Information shown:

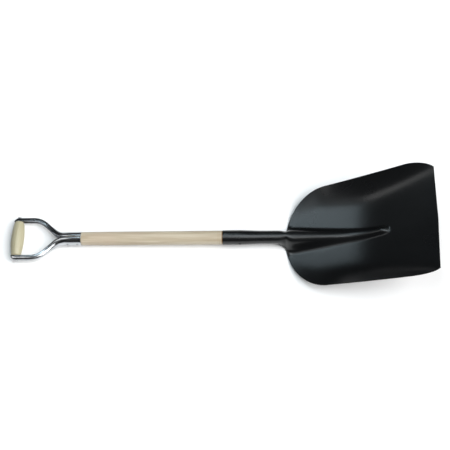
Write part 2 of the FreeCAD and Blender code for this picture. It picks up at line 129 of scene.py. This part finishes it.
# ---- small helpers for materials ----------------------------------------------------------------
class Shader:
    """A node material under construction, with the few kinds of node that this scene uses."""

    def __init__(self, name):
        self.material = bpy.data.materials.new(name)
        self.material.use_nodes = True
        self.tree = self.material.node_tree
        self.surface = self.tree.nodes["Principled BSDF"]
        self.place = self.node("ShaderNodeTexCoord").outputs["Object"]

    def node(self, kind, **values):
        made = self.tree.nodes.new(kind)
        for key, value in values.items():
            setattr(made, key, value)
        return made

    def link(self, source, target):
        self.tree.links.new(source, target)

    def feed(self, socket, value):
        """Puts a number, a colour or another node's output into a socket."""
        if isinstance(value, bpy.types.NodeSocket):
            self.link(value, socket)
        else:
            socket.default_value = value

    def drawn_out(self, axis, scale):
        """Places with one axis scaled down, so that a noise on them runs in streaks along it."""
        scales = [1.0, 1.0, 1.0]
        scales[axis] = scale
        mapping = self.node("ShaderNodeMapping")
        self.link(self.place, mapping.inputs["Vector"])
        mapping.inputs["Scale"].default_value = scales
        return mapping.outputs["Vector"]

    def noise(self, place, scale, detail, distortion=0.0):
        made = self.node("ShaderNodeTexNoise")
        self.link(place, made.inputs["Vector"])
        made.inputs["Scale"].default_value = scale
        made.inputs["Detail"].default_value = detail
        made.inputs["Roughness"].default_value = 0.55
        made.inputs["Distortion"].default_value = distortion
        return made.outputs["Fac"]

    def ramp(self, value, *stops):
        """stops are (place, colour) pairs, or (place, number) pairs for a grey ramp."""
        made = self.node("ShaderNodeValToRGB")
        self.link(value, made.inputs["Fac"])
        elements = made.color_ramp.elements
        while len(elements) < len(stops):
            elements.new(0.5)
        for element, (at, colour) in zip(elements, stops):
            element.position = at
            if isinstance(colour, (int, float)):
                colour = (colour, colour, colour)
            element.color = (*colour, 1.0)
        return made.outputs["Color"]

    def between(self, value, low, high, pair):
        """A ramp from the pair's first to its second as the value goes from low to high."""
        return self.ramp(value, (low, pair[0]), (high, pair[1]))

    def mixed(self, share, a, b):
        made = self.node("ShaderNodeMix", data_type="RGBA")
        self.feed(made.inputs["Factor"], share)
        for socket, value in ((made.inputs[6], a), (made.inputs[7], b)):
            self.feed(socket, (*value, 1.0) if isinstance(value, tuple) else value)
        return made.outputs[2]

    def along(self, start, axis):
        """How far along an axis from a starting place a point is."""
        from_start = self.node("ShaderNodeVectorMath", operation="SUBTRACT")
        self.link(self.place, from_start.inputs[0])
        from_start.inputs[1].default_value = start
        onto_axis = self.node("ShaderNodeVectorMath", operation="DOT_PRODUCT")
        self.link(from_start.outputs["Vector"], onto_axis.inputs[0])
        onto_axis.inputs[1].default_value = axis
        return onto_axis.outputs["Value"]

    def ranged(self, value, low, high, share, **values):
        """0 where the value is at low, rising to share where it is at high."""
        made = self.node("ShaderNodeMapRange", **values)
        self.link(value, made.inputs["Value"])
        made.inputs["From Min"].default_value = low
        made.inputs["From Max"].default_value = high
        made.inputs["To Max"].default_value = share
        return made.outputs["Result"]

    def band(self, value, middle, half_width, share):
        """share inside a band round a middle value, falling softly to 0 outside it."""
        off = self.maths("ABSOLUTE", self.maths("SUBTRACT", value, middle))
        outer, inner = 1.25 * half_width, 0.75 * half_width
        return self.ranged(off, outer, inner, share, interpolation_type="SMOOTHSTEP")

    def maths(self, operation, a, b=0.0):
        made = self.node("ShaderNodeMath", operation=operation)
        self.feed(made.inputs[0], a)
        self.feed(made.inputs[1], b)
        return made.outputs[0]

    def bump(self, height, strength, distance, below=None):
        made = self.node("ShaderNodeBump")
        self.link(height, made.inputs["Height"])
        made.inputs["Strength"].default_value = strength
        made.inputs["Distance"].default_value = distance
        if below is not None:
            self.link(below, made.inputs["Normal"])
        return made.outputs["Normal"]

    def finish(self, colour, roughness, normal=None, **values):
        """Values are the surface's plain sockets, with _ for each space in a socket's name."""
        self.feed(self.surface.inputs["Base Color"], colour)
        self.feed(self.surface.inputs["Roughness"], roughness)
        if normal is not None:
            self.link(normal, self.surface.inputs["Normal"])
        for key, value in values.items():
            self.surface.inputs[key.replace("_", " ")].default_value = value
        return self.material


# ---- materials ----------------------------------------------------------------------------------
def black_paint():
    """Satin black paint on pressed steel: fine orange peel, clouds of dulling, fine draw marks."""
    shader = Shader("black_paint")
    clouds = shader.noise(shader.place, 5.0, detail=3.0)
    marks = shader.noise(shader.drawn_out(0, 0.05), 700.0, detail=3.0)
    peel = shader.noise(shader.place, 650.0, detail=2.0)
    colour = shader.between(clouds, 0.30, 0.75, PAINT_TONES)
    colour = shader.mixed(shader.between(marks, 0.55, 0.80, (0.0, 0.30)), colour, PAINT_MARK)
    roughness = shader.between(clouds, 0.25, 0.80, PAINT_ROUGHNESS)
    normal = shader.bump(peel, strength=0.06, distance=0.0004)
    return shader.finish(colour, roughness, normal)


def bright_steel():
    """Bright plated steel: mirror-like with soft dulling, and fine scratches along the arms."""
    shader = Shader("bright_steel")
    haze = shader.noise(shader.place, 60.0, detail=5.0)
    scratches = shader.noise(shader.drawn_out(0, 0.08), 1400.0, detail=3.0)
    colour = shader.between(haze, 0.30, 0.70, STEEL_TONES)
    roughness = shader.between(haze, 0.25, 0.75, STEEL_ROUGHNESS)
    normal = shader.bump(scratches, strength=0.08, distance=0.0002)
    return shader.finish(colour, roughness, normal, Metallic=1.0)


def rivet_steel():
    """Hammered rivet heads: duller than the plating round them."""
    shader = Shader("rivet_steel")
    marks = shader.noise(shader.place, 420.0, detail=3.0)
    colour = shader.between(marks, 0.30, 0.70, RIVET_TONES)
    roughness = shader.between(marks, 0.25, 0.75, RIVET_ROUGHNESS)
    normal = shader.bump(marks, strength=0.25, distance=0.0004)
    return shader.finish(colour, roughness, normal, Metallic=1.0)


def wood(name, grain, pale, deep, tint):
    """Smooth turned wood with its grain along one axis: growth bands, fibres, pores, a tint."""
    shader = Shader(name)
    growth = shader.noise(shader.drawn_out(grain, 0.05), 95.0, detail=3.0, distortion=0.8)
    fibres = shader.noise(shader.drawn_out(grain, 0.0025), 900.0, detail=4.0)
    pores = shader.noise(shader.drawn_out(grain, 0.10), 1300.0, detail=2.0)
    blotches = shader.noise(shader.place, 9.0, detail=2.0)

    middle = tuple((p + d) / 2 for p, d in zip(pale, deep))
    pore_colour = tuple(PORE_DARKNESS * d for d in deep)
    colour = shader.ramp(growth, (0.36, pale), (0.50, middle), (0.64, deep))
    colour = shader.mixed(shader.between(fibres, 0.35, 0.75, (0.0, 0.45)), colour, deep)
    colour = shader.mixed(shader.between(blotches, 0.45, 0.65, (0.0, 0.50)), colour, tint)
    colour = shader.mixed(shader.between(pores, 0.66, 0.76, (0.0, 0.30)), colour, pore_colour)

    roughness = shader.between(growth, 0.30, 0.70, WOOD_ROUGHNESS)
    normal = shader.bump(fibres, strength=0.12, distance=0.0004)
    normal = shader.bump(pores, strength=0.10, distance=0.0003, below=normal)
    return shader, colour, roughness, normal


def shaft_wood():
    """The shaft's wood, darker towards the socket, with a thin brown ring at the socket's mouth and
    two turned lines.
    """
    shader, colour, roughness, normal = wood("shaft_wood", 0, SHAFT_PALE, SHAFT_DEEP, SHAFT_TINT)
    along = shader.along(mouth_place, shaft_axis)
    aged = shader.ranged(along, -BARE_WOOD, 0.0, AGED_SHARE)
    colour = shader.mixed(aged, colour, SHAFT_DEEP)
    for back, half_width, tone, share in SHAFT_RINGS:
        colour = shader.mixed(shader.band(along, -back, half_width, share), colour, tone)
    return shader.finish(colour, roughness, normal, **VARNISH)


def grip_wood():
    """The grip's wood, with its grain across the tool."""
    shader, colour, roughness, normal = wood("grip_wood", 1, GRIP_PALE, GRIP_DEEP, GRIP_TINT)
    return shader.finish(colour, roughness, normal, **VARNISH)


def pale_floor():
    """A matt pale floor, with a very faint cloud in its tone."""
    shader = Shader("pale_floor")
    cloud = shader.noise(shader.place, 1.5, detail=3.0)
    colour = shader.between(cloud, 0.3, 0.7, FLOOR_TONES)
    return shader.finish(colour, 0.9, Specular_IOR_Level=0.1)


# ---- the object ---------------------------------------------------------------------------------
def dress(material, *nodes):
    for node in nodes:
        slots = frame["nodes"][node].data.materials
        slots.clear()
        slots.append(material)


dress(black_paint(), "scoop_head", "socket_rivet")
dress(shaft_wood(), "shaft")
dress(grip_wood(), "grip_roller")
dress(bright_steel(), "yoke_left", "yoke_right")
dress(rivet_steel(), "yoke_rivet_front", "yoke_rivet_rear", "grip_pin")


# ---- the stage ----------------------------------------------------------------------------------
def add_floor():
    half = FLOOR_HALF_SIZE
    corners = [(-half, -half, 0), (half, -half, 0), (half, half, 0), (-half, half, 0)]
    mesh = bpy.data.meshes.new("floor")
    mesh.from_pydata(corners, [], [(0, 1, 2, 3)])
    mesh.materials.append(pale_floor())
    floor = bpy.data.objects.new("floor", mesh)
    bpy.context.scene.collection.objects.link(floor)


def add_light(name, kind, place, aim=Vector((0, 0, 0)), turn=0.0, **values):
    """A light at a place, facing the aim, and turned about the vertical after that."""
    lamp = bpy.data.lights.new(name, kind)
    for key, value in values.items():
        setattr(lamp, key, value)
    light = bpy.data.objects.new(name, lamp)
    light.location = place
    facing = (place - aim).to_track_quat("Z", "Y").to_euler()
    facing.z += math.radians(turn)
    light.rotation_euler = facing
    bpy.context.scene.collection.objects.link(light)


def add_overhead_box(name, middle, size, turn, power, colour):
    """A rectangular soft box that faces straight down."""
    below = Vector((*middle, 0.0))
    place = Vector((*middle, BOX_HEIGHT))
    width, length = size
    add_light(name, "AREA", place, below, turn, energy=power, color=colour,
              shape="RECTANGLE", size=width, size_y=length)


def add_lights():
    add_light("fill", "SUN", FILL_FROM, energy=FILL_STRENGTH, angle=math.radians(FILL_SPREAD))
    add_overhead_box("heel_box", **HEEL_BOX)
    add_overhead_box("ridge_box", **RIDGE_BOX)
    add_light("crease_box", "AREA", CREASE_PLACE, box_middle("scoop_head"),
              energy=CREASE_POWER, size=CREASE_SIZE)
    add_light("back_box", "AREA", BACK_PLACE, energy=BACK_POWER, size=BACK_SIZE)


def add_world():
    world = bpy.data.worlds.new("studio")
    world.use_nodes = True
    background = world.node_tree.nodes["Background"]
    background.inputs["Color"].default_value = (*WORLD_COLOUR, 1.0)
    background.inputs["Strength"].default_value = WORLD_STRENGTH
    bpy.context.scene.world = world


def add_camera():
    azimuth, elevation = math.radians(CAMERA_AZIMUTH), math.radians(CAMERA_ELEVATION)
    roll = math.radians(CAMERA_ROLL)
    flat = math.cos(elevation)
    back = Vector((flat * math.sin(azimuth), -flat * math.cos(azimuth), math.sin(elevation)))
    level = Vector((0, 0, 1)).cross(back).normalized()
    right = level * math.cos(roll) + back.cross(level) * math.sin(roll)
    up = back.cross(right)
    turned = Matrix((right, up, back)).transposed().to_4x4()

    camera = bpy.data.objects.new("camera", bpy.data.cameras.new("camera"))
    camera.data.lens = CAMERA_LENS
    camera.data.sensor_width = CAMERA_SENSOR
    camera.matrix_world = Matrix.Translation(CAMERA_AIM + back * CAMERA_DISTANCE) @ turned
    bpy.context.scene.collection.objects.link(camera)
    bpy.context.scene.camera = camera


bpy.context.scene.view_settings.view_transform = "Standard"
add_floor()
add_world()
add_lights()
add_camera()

What the task requires: How many lines in the listing contain "scene"? Answer with the number alone.

Answer to this problem: 8